A new crisis in transportation finance
Today, antitax sentiment, combined with the high price of gasoline, makes governments reluctant to raise the per-gallon tax on motor fuels. The federal tax has been 18.4 cents per gallon since 1993. Inflation has, over time, robbed the trust fund of much of its value. Improvements in vehicle fuel economy have even more dramatically reduced the effectiveness of fuel taxes because we drive more miles than ever before per penny of fuel tax we pay. Federal regulations require that the average of all cars sold by a particular manufacturer achieve fuel economy of 35 miles per gallon by 2016. Many observers look beyond the next decade and foresee vehicles that use no petroleum at all.
We will still need to pay for road building and maintenance, but fuel taxes are no longer sufficient to get the job done. That is, of course, a good thing but for different reasons. The United States wants to reduce its carbon footprint and dependency on foreign energy sources, which clearly suggests promoting greater fuel efficiency. Under the current transport finance system, however, the government also has a dominating but conflicting interest in selling more gasoline and diesel fuel in order to raise the money it needs for highways and transit.
Unwilling to raise gasoline and diesel taxes—and faced with a federal trust fund in deficit—Congress has in recent months appropriated to the trust fund $19.5 billion from general funds to bail out the national highway and transit programs. Charging users higher taxes on fuel would encourage the purchase of more fuel-efficient vehicles and might cause Americans to drive less, whereas increasing reliance on general funds contributes nothing to energy efficiency and adds to the ballooning national deficit.
A moment of opportunity
Congress will soon debate the next multiyear transportation bill, and its recent actions have caused many to speculate that the end of user financing of transportation is in sight.
Policymakers should recognize that recent technological advances allow for the gradual introduction of user fees that more directly charge for road travel. Americans have increasingly been paying tolls electronically, using FasTrak and E-Zpass. In several countries trucks have for years been paying to use roads via a central billing system linked with global positioning satellites (GPS) that allows vehicles to record information on where and when they have traveled.
In Oregon, where user-fee financing was pioneered, an experiment was recently completed in which hundreds of motorists were charged for travel using devices in their vehicles that metered their travel between gasoline fill-ups. The devices tracked both the fuel tax payments that would be due and the number of miles driven since they last refueled, then calculated the difference between them. The experiment worked technically and was acceptable to the motorists who were involved.
A national trial of the options
Several technologies are nearly ready that would meter travel and charge fees for road use on a national scale. But larger-scale testing is required in order to compare the technical merits of each technology and test acceptability. In principle, systems almost ready for deployment can charge per-mile road use rates for travel that differs by jurisdiction, vehicle type, road type, time of day, and even current level of service or congestion. A proposed system of user fees could also charge for automobile insurance based on miles and location of driving and provide a technological pathway for the introduction of "congestion pricing," which is advocated by many to control the growth of urban traffic.

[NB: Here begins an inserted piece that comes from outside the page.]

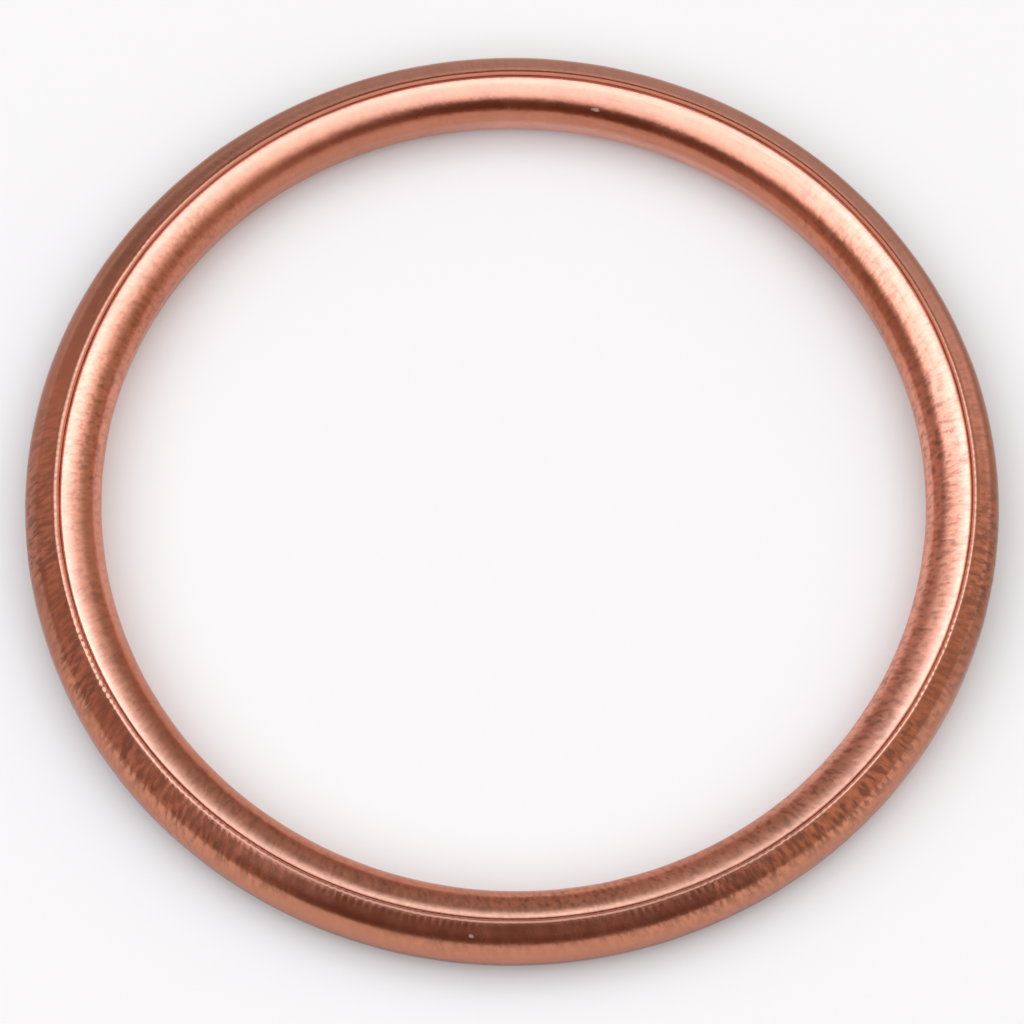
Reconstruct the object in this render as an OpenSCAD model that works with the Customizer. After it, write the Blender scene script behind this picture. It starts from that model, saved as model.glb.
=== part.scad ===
// Exhaust pipe gasket: a hollow ring rolled from one copper sheet.
// The axis of the ring is Z, and the origin is the middle of the plane it rests on.
// Seen in section, the sheet starts at the edge hidden under the lip. It goes over the crown,
// down the bore side, across the seat and up the rim side, and ends in the lip, which laps on top.

/* [Ring] */
// Diameter of the bore, at the straight stretch of the inner wall
bore_d = 38; // [24:0.5:80]
// Width of the rolled section, from the bore to the rim
section_w = 3.25; // [3:0.05:5]
// Height of the ring, from the seat to the crest of the lip
section_h = 4; // [3.4:0.1:5]
// Width of the flat land that the ring rests on
seat_w = 0.4; // [0.2:0.1:0.8]
// Height of the straight stretch of wall at the bore and at the rim
wall_run = 0.4; // [0.2:0.1:0.8]

/* [Sheet] */
// Thickness of the copper sheet
sheet_t = 0.2; // [0.15:0.05:0.3]
// Flat left on the cut edge of the lip, between its two rounded corners
edge_flat = 0.04; // [0.02:0.01:0.1]

/* [Lip] */
// Distance from the rim in to the end of the lip's face
lip_inset = 1.26; // [1.1:0.01:1.6]
// Slope of the lip's face against the level
lip_slope = 40; // [34:1:46]
// Outside radius of the shoulder between the rim and the lip's face
shoulder_r = 1.8; // [1.6:0.1:2.3]

/* [Lap] */
// Depth of the inner wall's crown below the crest of the lip
crown_drop = 0.05; // [0.02:0.01:0.3]
// Inside radius of the fold that turns the inner wall down under the lip
fold_r = 0.03; // [0.02:0.01:0.2]
// Hairline gap between the lip and the layer under it
lap_gap = 0.03; // [0.02:0.01:0.1]
// Overlap of the lip and the layer under it, along the slope
lap = 0.75; // [0.45:0.05:0.85]

/* [Hidden] */
$fn = 180;

// How far the straight line between two neighbouring points of a bend may leave its arc
arc_sag = 0.002;

bore_r = bore_d / 2;
rim_r = bore_r + section_w;
middle_r = bore_r + section_w / 2;

// Radius of the two rounded corners on the lip's cut edge
edge_r = (sheet_t - edge_flat) / 2;

// Where the lip's face and its cut edge would meet in a sharp corner
corner_r = rim_r - lip_inset;
corner_z = section_h + edge_r * (sin(lip_slope) + cos(lip_slope) - 1);

// The shoulder turns the upright rim wall over to the lip's slope, and the lip goes on straight
shoulder_turn = 90 - lip_slope;
lip_run = (lip_inset - shoulder_r * (1 - cos(shoulder_turn))) / sin(shoulder_turn);
shoulder_rise = shoulder_r * sin(shoulder_turn) + lip_run * cos(shoulder_turn);

// Heights of the upper and lower ends of the straight stretches of wall
wall_top = corner_z - shoulder_rise;
wall_foot = wall_top - wall_run;

// Each rounded corner of the section is two bends of this turn
half_turn = 45;

// From the seat's edge out to the foot of the straight wall, the same on both sides
foot_side = (section_w - seat_w) / 2;
foot_rise = wall_foot;

// The fold leaves the level crown and ends parallel to the lip, a hairline gap under it
fold_out_r = fold_r + sheet_t;
under_lip = corner_r * sin(lip_slope) + corner_z * cos(lip_slope) - sheet_t - lap_gap;
crown_z = section_h - crown_drop;
crown_r = (under_lip - fold_out_r - (crown_z - fold_out_r) * cos(lip_slope)) / sin(lip_slope);
crown_side = crown_r - bore_r;
crown_rise = crown_z - wall_top;

// The straight layer under the lip runs from the end of the fold to the hidden edge
fold_end_r = crown_r + fold_out_r * sin(lip_slope);
fold_end_z = crown_z - fold_out_r * (1 - cos(lip_slope));
fold_end_in = (fold_end_r - corner_r) * cos(lip_slope) + (corner_z - fold_end_z) * sin(lip_slope);
tuck_run = lap - fold_end_in;

// Radii of two equal bends that together go sideways by side and climb by rise
function bend_spread(side, rise) = (rise - side) / (2 * (2 * cos(half_turn) - 1));
function bend_by_wall(side, rise) = (side + rise) / 2 + bend_spread(side, rise);
function bend_by_level(side, rise) = (side + rise) / 2 - bend_spread(side, rise);

// The outside of the sheet from the middle of the seat, as flat stretches [run, 0]
// and bends [outside radius, turn] that all turn towards the hollow
foot_steps = [
    [seat_w / 2, 0],
    [bend_by_level(foot_side, foot_rise), half_turn],
    [bend_by_wall(foot_side, foot_rise), half_turn],
    [wall_run, 0]
];
rim_steps = concat(foot_steps, [
    [shoulder_r, shoulder_turn],
    [lip_run - edge_r, 0]
]);
bore_steps = concat(foot_steps, [
    [bend_by_wall(crown_side, crown_rise), half_turn],
    [bend_by_level(crown_side, crown_rise), half_turn],
    [fold_out_r, lip_slope],
    [tuck_run, 0]
]);

// A place on the sheet is [point on its outside, heading], and this one lies a share of a step further
function further(place, step, share) =
    let (from = place[1], to = from + share * step[1])
    step[1] == 0
        ? [place[0] + share * step[0] * [cos(from), sin(from)], from]
        : [place[0] + step[0] * [sin(to) - sin(from), cos(from) - cos(to)], to];

// How many equal parts an arc is drawn in
function arc_parts(radius, turn) = max(1, ceil(turn / (2 * acos(1 - arc_sag / radius))));

// The places along a list of steps
function places(steps, start, first = 0) =
    first == len(steps)
        ? [start]
        : let (step = steps[first], count = arc_parts(step[0], step[1]))
          concat(
              [for (i = [0:count - 1]) further(start, step, i / count)],
              places(steps, further(start, step, 1), first + 1)
          );

function outside(places) = [for (place = places) place[0]];
function inside(places) = [for (place = places) place[0] + sheet_t * [-sin(place[1]), cos(place[1])]];
function backwards(list) = [for (i = [len(list) - 1:-1:0]) list[i]];
function without_first(list) = [for (i = [1:len(list) - 1]) list[i]];
function without_last(list) = [for (i = [0:len(list) - 2]) list[i]];
function mirrored(points) = [for (point = points) [-point[0], point[1]]];

// The cut edge of the lip: a rounded corner on the outside of the sheet and one on the inside
function rounded_edge(place) =
    let (heading = place[1], across = [-sin(heading), cos(heading)], count = arc_parts(edge_r, 90))
    [for (corner = [0, 1], i = [0:count])
        let (angle = heading + 90 * (corner - 1 + i / count))
        place[0] + (corner == 0 ? edge_r : sheet_t - edge_r) * across
            + edge_r * [cos(angle), sin(angle)]];

// Both sides start level at the middle of the seat, which needs no point of its own
module sheet_section() {
    seat_middle = [[0, 0], 0];
    rim_side = without_first(places(rim_steps, seat_middle));
    bore_side = without_first(places(bore_steps, seat_middle));
    polygon(concat(
        backwards(mirrored(outside(bore_side))),
        outside(without_last(rim_side)),
        rounded_edge(rim_side[len(rim_side) - 1]),
        backwards(inside(without_last(rim_side))),
        mirrored(inside(bore_side))
    ));
}

module gasket_ring() {
    color([0.72, 0.45, 0.34])
        rotate_extrude()
            translate([middle_r, 0]) sheet_section();
}

gasket_ring();
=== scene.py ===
import bpy
import numpy as np
from mathutils import Matrix, Vector


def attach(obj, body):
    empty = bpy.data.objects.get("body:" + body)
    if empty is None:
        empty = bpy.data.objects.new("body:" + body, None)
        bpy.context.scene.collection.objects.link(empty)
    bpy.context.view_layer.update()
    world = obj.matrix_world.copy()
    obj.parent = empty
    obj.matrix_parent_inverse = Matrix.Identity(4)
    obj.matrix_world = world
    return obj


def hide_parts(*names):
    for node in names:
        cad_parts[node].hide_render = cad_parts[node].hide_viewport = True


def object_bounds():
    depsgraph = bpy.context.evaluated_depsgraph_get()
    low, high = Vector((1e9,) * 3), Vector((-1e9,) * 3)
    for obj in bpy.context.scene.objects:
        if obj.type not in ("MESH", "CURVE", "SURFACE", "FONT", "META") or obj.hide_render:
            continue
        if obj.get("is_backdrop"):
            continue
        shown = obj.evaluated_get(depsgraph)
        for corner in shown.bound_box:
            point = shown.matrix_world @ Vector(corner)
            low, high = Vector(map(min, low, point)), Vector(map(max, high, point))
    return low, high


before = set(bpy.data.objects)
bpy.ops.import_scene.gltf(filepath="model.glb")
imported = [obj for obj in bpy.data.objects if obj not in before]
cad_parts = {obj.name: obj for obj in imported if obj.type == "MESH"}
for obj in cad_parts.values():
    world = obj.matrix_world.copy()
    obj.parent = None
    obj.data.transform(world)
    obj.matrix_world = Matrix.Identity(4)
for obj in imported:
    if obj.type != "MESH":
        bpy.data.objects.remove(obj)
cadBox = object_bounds()  # straight after loading, this is the CAD's own box
mm = 0.001
print("frame loaded:", sorted(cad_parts))


# shader maths: a wrapped socket makes its own Math nodes, and node() makes every other node
class Value:
    def __init__(self, tree, socket):
        self.tree, self.socket = tree, socket

    def calc(self, operation, other, swap=False):
        pair = (other, self) if swap else (self, other)
        return node(self.tree, "Math", {"operation": operation}, {0: pair[0], 1: pair[1]})

    def __add__(self, other): return self.calc("ADD", other)
    def __radd__(self, other): return self.calc("ADD", other, True)
    def __sub__(self, other): return self.calc("SUBTRACT", other)
    def __rsub__(self, other): return self.calc("SUBTRACT", other, True)
    def __mul__(self, other): return self.calc("MULTIPLY", other)
    def __rmul__(self, other): return self.calc("MULTIPLY", other, True)
    def __truediv__(self, other): return self.calc("DIVIDE", other)
    def __rtruediv__(self, other): return self.calc("DIVIDE", other, True)
    def __pow__(self, other): return self.calc("POWER", other)
    def __neg__(self): return self.calc("MULTIPLY", -1.0)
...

Charging users more directly than we do today could save some travelers money while rewarding greener options such as public transit, walking, and cycling. Knowing more precisely where travel actually takes place, the federal government could more accurately fund jurisdictions for road maintenance. Because vehicle miles of travel are growing faster than consumption of petroleum fuel, a revenue-neutral switch to vehicle miles traveled (VMT) charges would cause revenue to grow without increasing the rates charged overtime. In contrast, gas taxes would have to rise over time to keep pace with inflation and road costs.

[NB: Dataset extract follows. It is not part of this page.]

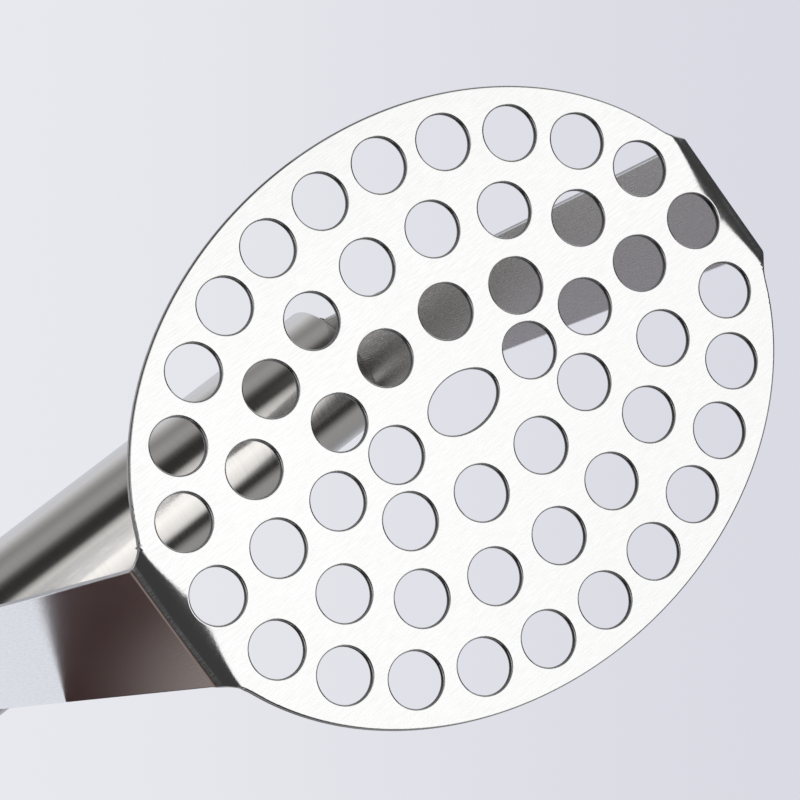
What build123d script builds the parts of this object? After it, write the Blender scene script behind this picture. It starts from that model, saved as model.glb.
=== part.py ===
from build123d import *
import os
from math import cos, radians, sin, tan

# Potato masher with a U-shaped body: one folded sheet makes the perforated
# oval head and the two straps, and a round tube between the straps' tops is
# the grip. Millimetres, +X along the head, +Z from the head to the grip.
# The origin is the middle of the mashing face, which rests on z = 0.

# Head: an oval plate
head_long_radius = 52.8
head_short_radius = 41.5
sheet = 1.1

# Straps: folded up at both ends of the head and leaning inwards
strap_setout = 0.5
strap_lean = 2.2
strap_foot_width = 19.6
strap_top_width = 18.0
bend_inner_radius = 1.3
notch_radius = 6.0

# Head holes: elliptical rings, evenly stepped from the outer to the inner one,
# then a pair on the long axis and an oval in the middle. An axis gap is the
# way along a ring from its hole on the long axis to the next one, and the rest
# are evenly spaced.
hole_diameter = 8.0
rim_margin_long = 7.0
rim_margin_short = 6.9
pair_reach = 12.8
inner_ring_short_radius = 12.0
ring_hole_counts = (24, 16, 10)
ring_axis_gaps = (11.1, 11.5, 11.5)
oval_hole_length = 11.8
oval_hole_width = 8.0

# Grip: a hollow tube across the tops of the straps
grip_height = 154.5
grip_diameter = 25.0
grip_wall = 1.0

# End caps: shallow cups pressed into the tube, flush with its ends
cap_thickness = 1.0
cap_skirt_depth = 5.0
cap_clearance = 0.05

# Weld beads between each strap's edges and the end of the tube
weld_leg = 0.9
weld_height = 0.7
weld_slope = 40
weld_setback = 0.4

# One overrun serves all cuts
cut_overrun = 5.0

# Worked out from the sizes above
strap_reach = head_long_radius + strap_setout
bend_outer_radius = bend_inner_radius + sheet
strap_tip_radius = strap_top_width / 2
strap_tip_height = grip_height + strap_tip_radius + cut_overrun
lean_run = tan(radians(strap_lean))
tip_reach = strap_reach - strap_tip_height * lean_run
seat_reach = strap_reach - sheet / cos(radians(strap_lean)) - grip_height * lean_run
grip_radius = grip_diameter / 2
bore_radius = grip_radius - grip_wall
cap_radius = bore_radius - cap_clearance
seat_overrun = 2 * grip_radius * lean_run + cut_overrun


def seat_plane(side):
    """Inner face of one strap where the tube's end seats; its normal points outwards."""
    return Plane(
        origin=(side * seat_reach, 0, grip_height),
        x_dir=(0, side, 0),
        z_dir=(side * cos(radians(strap_lean)), 0, sin(radians(strap_lean))),
    )


def grip_plane(side):
    """Cross-section plane of the tube just outside one of its ends."""
    return Plane(
        origin=(side * (seat_reach + seat_overrun), 0, grip_height),
        x_dir=(0, side, 0),
        z_dir=(side, 0, 0),
    )


def ring_spots(long_radius, short_radius, count, axis_gap):
    """Hole places along one elliptical ring, mirrored about the long axis."""
    with BuildLine() as upper_half:
        EllipticalCenterArc((0, 0), long_radius, short_radius, arc_size=180)
    arc = upper_half.edge()
    even_gap = (arc.length - 2 * axis_gap) / (count / 2 - 2)
    spots = [(long_radius, 0), (-long_radius, 0)]
    for index in range(count // 2 - 1):
        spot = arc.position_at(axis_gap + index * even_gap, PositionMode.LENGTH)
        spots += [(spot.X, spot.Y), (spot.X, -spot.Y)]
    return spots


# Places of all round holes in the head
hole_spots = [(pair_reach, 0), (-pair_reach, 0)]
ring_long_radius = head_long_radius - rim_margin_long
ring_short_radius = head_short_radius - rim_margin_short
ring_step_long = (ring_long_radius - pair_reach) / len(ring_hole_counts)
ring_step_short = (ring_short_radius - inner_ring_short_radius) / (len(ring_hole_counts) - 1)
for count, axis_gap in zip(ring_hole_counts, ring_axis_gaps):
    hole_spots += ring_spots(ring_long_radius, ring_short_radius, count, axis_gap)
    ring_long_radius -= ring_step_long
    ring_short_radius -= ring_step_short


# Body: head and straps, one folded sheet
with BuildPart() as masher_body:
    with BuildSketch(Plane.XZ) as side_view:
        with BuildLine():
            FilletPolyline(
                (-tip_reach, strap_tip_height),
                (-strap_reach, 0),
                (strap_reach, 0),
                (tip_reach, strap_tip_height),
                radius=bend_outer_radius,
            )
            offset(amount=sheet, side=Side.LEFT)
        make_face()
    extrude(amount=head_short_radius + cut_overrun, both=True)

    # Plan view: the oval and the foot of each strap, with rounded notches between
    with BuildSketch() as plan_view:
        Ellipse(head_long_radius, head_short_radius)
        Rectangle(2 * (strap_reach + cut_overrun), strap_foot_width)
        notch_corners = plan_view.vertices().filter_by(lambda v: abs(v.X) < head_long_radius)
        fillet(notch_corners, notch_radius)
    extrude(amount=strap_tip_height, mode=Mode.INTERSECT)

    # End view: the head edge-on and the tapering strap with its round tip
    with BuildSketch(Plane.YZ) as end_view:
        with BuildLine():
            Polyline(
                (strap_foot_width / 2, sheet),
                (strap_tip_radius, grip_height),
                (-strap_tip_radius, grip_height),
                (-strap_foot_width / 2, sheet),
                close=True,
            )
        make_face()
        with Locations((0, sheet / 2)):
            Rectangle(2 * (head_short_radius + cut_overrun), sheet)
        foot_corners = end_view.vertices().filter_by(
            lambda v: abs(v.Z - sheet) < sheet / 2 and abs(v.Y) < strap_foot_width
        )
        fillet(foot_corners, notch_radius)
        with Locations((0, grip_height)):
            Circle(strap_tip_radius)
    extrude(amount=strap_reach + cut_overrun, both=True, mode=Mode.INTERSECT)

    # The round holes and the middle oval, through the head
    with BuildSketch():
        with Locations(*hole_spots):
            Circle(hole_diameter / 2)
        Ellipse(oval_hole_length / 2, oval_hole_width / 2)
    extrude(amount=sheet, mode=Mode.SUBTRACT)


# Grip: a tube cut at both ends to the lean of the straps
with BuildPart() as grip_tube:
    with BuildSketch(grip_plane(-1)):
        Circle(grip_radius)
        Circle(bore_radius, mode=Mode.SUBTRACT)
    extrude(amount=-2 * (seat_reach + seat_overrun))
    for side in (-1, 1):
        split(bisect_by=seat_plane(side), keep=Keep.BOTTOM)


def make_end_cap(side):
    """Shallow cup inside the tube's mouth: a disc on the strap and a skirt along the bore."""
    with BuildPart() as end_cap:
        with BuildSketch(grip_plane(side)):
            Circle(cap_radius)
        extrude(amount=-(seat_overrun + cap_skirt_depth))
        split(bisect_by=seat_plane(side), keep=Keep.BOTTOM)
        with BuildSketch(seat_plane(side).offset(-cap_thickness)):
            Circle(cap_radius - cap_thickness)
        extrude(amount=-(cap_skirt_depth + cut_overrun), mode=Mode.SUBTRACT)
    return end_cap.part


def make_weld(side):
    """Fillet bead in the corner between the strap's edge and the end of the tube."""
    strap_taper = (strap_foot_width - strap_top_width) / 2 / (grip_height - sheet)
    low_half_width = strap_tip_radius + strap_taper * grip_diameter
    with BuildPart() as weld:
        with BuildSketch(seat_plane(side)):
            with BuildLine():
                Polyline(
                    (-low_half_width, -grip_diameter),
                    (low_half_width, -grip_diameter),
                    (strap_tip_radius, 0),
                    (-strap_tip_radius, 0),
                    close=True,
                )
            make_face()
            Circle(strap_tip_radius)
            offset(amount=weld_leg)
        extrude(amount=weld_height, taper=weld_slope)
        with BuildSketch(grip_plane(side)):
            Circle(grip_radius - weld_setback)
        extrude(amount=-2 * seat_overrun, mode=Mode.INTERSECT)
        add(masher_body.part, mode=Mode.SUBTRACT)
    return weld.part


os.makedirs("parts", exist_ok=True)

masher_body.part.label = "masher_body"
export_step(masher_body.part, "parts/masher_body.step")
grip_tube.part.label = "grip_tube"
export_step(grip_tube.part, "parts/grip_tube.step")

for side, name in ((-1, "left"), (1, "right")):
    end_cap = make_end_cap(side)
    end_cap.label = f"{name}_end_cap"
    export_step(end_cap, f"parts/{end_cap.label}.step")
    weld = make_weld(side)
    weld.label = f"{name}_strap_weld"
    export_step(weld, f"parts/{weld.label}.step")
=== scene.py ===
# %% [markdown]
# # A potato masher in brushed steel
#
# The masher is one folded sheet with a round tube across it. Its sizes are
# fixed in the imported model, so this lesson loads that model first and then
# gives it what a camera sees: rounded rims, brushed steel and a studio for
# the steel to mirror. All lengths are in metres.

# %% Load the fixed model
import math

import bmesh
import bpy
from mathutils import Matrix, Vector


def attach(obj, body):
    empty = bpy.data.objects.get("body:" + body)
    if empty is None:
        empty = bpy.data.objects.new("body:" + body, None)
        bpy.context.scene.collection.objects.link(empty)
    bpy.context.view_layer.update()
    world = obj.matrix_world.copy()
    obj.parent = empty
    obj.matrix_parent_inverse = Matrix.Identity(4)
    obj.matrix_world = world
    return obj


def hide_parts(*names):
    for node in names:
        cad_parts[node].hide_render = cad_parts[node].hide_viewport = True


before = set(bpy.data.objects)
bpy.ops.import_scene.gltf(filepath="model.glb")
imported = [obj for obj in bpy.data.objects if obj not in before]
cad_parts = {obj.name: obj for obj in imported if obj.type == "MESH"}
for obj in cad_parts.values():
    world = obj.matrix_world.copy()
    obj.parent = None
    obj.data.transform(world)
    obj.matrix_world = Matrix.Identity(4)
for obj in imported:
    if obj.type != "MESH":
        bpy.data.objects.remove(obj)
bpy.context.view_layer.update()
scene = bpy.context.scene
for name, node in sorted(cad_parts.items()):
    print(name, len(node.data.polygons), "triangles")

# %% [markdown]
# ## The camera
#
# The masher is seen from below, with the mashing face turned to the camera and
# a little to one side. A long lens keeps the far grip nearly as large as the
# near head. The columns below are the camera's right, up and back directions.

# %% Camera
camera = bpy.data.objects.new("camera", bpy.data.cameras.new("camera"))
scene.collection.objects.link(camera)
scene.camera = camera
camera.data.sensor_width = 36
camera.data.lens = 158.8
right = Vector((0.73346503, 0.5791873, -0.35576835))
up = Vector((0.57424527, -0.80803815, -0.13159298))
back = Vector((-0.36369139, -0.10777944, -0.9252633))
turned = Matrix((right, up, back)).transposed().to_4x4()
camera.matrix_world = Matrix.Translation((-0.18633, -0.05871, -0.45455)) @ turned
print("camera is", round(camera.location.length, 3), "m from the middle of the head")

# %% [markdown]
# ## The folded sheet
#
# The real body starts as a flat blank: an oval with a strap at each end, cut
# and punched from one sheet, and then folded twice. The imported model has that
# shape with knife-sharp edges. A polished rim is slightly round and catches
# the light, so the body is made again here in the maker's own order: outline,
# holes, folds, thickness, and last the rounded rims. Because the outline is
# symmetric, only a quarter of it is drawn.

# %% Sizes of the blank
mm = 0.001
head_long, head_short = 52.8 * mm, 41.49 * mm
sheet = 1.1 * mm
strap_reach = 53.3 * mm
strap_foot, strap_top = 9.8 * mm, 9.0 * mm
grip_height = 154.5 * mm
bend_radius = 2.4 * mm
turn = math.radians(92.2)
tangent = bend_radius * math.tan(turn / 2)
bend_start = strap_reach - tangent
bend_length = bend_radius * turn
bend_rise = bend_radius * (1 - math.cos(turn))
tip_centre = bend_start + bend_length + (grip_height - bend_rise) / math.sin(turn)
print("blank is", round(2 * (tip_centre + strap_top) / mm, 1), "mm long")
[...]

Many are concerned that VMT fees would lead to an invasion of privacy, while others worry that they will be inequitable in comparison with current methods of charging some groups of travelers, like rural residents who must drive longer distances than urban residents. Though several trials so far have been encouraging, VMT systems haven't been tested on a sufficiently large scale to know how to counter attempts at breaching privacy or security, whether they can be as reliable when operating at a national scale as in local experiments, or what the system failure rates and operating costs will be when tens or hundreds of millions of vehicles are involved.
A time for action
Other countries are implementing charges for trucks on the basis of VMT using GPS systems and central monthly billing. If this country is to transition to a new system of user fees, the next transportation reauthorization bill should include a program of trials at a substantial scale—perhaps one or more whole states or entire classes of vehicles. It is vital that the trial carefully evaluate at least a few of the most promising technologies.
The cost of a realistic test would be substantial, perhaps hundreds of millions of dollars. Participation might be voluntary, and costs could be shared among the federal government, states, and vehicle and monitoring equipment manufacturers. But failure to move forward might end a century of user-fee financing of transportation, just when it is most needed and most technically feasible.